The county will spend approximately $1.4 million on insurance this year. That is 6.48 percent more than last year and while six percent is less of a hike for the county’s general fund than in previous years, it still amounts to a $275,000 increase that is being absorbed through higher deductibles and/or higher premiums.

The new plan will offer employees three deductibles, $250, $500 and $1,000 annually.

Last year the county only offered the lower two deductibles. As it has in the past, the county will contribute a flat amount to each employee’s premium, instead of a percentage. Those who choose the highest deductible will contribute less toward the monthly premium than those who choose the smaller one. This is true whether the employee takes a single, family or employee/child plan.

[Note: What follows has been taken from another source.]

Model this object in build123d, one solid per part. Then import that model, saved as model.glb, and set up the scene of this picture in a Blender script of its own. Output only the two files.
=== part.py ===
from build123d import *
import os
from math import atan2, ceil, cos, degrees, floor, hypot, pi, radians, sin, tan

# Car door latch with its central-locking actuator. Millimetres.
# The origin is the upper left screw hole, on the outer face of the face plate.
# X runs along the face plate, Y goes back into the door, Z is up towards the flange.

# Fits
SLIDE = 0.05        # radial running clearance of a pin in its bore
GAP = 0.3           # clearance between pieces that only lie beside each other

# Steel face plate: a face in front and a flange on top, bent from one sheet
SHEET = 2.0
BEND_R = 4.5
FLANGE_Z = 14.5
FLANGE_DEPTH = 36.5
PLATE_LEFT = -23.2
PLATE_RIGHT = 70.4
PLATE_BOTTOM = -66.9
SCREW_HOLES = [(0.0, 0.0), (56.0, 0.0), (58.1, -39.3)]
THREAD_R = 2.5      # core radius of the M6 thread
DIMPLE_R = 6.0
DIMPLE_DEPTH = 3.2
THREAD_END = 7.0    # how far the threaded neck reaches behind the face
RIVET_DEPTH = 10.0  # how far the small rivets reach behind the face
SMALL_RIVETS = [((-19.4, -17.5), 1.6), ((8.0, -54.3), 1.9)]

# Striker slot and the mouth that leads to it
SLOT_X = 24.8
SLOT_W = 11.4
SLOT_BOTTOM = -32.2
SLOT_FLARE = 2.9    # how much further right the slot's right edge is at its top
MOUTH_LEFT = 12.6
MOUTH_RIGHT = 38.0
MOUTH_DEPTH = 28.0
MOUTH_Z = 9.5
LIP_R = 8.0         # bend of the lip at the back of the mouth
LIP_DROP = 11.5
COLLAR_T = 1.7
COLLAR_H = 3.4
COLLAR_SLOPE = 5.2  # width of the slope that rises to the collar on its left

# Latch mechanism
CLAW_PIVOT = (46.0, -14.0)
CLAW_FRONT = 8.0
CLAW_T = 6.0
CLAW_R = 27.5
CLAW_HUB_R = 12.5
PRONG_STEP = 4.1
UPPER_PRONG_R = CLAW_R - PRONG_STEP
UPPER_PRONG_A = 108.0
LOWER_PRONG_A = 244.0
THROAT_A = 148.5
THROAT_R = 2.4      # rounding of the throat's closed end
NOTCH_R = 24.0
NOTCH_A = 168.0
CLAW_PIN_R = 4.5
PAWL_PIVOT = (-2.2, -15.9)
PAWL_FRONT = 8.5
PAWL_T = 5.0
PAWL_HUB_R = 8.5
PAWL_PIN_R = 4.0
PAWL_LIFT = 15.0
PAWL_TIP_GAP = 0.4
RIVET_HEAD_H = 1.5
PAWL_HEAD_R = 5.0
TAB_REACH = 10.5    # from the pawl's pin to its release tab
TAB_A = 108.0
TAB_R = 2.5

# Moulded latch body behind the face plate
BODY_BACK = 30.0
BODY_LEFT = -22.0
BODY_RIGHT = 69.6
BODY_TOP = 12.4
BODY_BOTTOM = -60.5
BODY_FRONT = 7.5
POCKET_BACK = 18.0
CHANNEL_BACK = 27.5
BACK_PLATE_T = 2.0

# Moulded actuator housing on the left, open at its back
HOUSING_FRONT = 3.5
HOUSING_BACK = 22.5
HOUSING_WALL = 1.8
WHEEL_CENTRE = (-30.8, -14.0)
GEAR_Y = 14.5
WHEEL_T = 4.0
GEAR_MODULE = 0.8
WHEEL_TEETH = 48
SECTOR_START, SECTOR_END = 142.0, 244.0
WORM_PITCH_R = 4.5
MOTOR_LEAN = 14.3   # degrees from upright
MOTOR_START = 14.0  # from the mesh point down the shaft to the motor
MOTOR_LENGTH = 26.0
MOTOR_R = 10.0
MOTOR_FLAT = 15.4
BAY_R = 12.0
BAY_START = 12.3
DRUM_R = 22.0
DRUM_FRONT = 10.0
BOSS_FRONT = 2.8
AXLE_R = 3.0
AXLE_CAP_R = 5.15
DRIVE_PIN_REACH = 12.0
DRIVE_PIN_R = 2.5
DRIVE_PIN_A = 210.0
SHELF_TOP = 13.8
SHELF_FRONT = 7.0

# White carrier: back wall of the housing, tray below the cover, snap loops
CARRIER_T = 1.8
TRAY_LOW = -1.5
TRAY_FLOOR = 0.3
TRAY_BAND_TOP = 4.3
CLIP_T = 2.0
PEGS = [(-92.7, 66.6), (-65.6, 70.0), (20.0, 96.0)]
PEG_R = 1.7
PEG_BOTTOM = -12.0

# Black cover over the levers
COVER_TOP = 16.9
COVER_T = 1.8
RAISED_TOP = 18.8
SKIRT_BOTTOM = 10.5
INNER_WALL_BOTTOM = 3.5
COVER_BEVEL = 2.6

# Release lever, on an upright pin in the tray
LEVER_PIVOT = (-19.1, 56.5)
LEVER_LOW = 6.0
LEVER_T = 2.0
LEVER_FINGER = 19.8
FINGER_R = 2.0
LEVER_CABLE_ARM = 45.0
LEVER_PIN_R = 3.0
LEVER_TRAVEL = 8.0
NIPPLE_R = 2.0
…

For instance, an employee on a single plan who chooses a $250 annual deductible will pay $167.57 monthly. This amounts to nearly 25 percent of the total monthly premium. The county will pay the rest.

The employee on a single plan who chooses a $1,000 annual deductible will pay $ 61.29 monthly. This is approximately 11 percent of the total monthly premium. The county pays $504 monthly toward the single plan premium.

The employee who has family plan insurance will receive $1,640 monthly from the county toward their monthly premium. If they choose the $250 deductible, they will pay $545.58 monthly. If they choose the higher deductible, they will pay $199.66 monthly. The lower deductible requires a nearly 25 percent contribution from the employee; the higher deductible requires a nearly 11 percent chip-in from the employee.

Employees who opt out of the county insurance altogether will get a $1,000 monetary incentive. Right now, 35 employees take the incentive.

The action on insurance came after a closed-door meeting with a representative of the Fraternal Order of Police and members of the Lawrence County Sheriff’s Office.

Some sheriff’s employees have said that while they got a 25-cent-an-hour raise last year, the hike in the insurance premiums was larger than their pay raise, meaning some people wound up taking home less money than they did before they got the raise.

Wes Elson, staff representative for the FOP, said he is alarmed at the co-pays and insurance rates the sheriff’s office employees pay in comparison with that in other jurisdictions. While he said the meeting with commissioners was “amicable,” it was also a chance “to discuss our options.” He did not elaborate on what options the FOP has.